Photographies gravées
Varengeville domine la Manche par une imposante falaise. La beauté de ce site majestueux est irrémédiablement liée à sa fragilité. Gorgée d’eau, la falaise s’effrite et connaît d’importants éboulements menaçant l’existence même de l’Église Saint-Valery, le cimetière marin qui l’entoure et certaines habitations. Cette eau omniprésente offre une végétation luxuriante, Varengeville est connu pour ses jardins paysagers.
Au Musée Michel Ciry – ouvert en 2012 et bâti dans la propriété du peintre face à sa demeure, Raphaëlle Peria (née en 1989) expose des photographies, des feuilles d’or gravées, des céramiques et des dessins. Sur tout un pan de mur, un papier peint reproduit Sans oser lui parler.

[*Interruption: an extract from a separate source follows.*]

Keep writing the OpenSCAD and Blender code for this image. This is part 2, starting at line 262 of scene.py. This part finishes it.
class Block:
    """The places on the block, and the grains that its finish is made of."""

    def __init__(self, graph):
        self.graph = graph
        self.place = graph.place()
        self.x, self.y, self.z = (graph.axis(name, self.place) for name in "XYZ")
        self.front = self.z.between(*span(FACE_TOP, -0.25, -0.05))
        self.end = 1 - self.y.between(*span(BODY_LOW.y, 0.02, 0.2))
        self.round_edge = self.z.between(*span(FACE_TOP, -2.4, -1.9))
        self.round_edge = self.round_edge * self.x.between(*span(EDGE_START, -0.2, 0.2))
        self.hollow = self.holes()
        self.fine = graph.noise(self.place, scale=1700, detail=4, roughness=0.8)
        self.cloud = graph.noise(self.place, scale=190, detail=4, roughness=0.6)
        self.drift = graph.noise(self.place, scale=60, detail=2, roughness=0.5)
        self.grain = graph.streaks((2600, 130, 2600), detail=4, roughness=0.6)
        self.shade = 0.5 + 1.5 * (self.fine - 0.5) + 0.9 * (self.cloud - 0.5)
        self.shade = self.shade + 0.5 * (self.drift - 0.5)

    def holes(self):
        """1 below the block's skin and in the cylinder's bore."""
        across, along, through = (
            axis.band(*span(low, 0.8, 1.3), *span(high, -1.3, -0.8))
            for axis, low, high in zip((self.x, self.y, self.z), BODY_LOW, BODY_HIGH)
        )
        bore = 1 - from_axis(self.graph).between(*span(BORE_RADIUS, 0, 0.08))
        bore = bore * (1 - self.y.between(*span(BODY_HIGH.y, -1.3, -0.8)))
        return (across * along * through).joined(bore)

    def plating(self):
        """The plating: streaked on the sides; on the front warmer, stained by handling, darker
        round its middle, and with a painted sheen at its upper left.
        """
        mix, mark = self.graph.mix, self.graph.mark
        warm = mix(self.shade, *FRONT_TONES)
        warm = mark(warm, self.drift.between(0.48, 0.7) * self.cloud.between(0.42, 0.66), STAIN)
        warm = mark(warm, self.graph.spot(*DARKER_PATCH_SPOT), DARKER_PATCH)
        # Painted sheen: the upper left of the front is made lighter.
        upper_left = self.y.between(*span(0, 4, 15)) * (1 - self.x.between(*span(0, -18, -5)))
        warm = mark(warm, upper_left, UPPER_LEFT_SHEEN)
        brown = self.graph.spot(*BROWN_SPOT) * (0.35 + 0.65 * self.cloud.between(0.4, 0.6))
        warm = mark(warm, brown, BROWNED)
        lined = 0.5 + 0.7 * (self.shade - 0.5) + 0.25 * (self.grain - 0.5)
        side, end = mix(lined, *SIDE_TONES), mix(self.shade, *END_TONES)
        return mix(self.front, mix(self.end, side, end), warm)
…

Cette invitation à flotter sur l’eau est le décor réalisé pour la Drawing Society.
La plasticienne utilise la technique de la gravure qui a été un des médiums privilégiés par Michel Ciry (1919-2018). Le déclic pour la photographie est venu pendant ses études aux Beaux-Arts. Partie en voyage, elle a réalisé plus de 13 000 photographies. Elle ne savait pas comment traiter cet important corpus et s’est questionnée sur la photographie. Roland Barthes a notamment défini la photographie par le punctum, point témoin de ce qui a été vu, vécu à un moment précis. En constatant que ses souvenirs commençaient à s’effacer ; elle a décidé de déformer les photographies en les creusant comme des plaques de gravure. Le procédé se mêle à l’imaginaire, Raphaëlle Peria fait rejaillir des fragments et réinvente des paysages.
Au fil de l’eau
En résidence au FRAC Picardie, elle a installé son atelier sur une barque et a parcouru les Hortillonnages – jardins flottants d’Amiens -, s’intéressant à des plantes auxquelles personne ne porte attention. Native d’Amiens, elle a été marquée par les motifs floraux de la Cathédrale d’Amiens. Elle a conçu des céramiques sur lesquelles elle a appliqué le grattage d’image – les sept vases exposés au Musée Michel Ciry symbolisent les sept chapelles de la Cathédrale d’Amiens. En s’approchant, on découvre le travail minutieux qui met en relief toutes ces herbes qui se reflètent dans l’eau. Pour ciseler la matière, elle utilise la fraise des dentistes – sa mère est dentiste et en observant ses travaux, elle lui a fait cette suggestion. Elle travaille les textures, illumine le blanc qui peut devenir argenté pour les feuillages.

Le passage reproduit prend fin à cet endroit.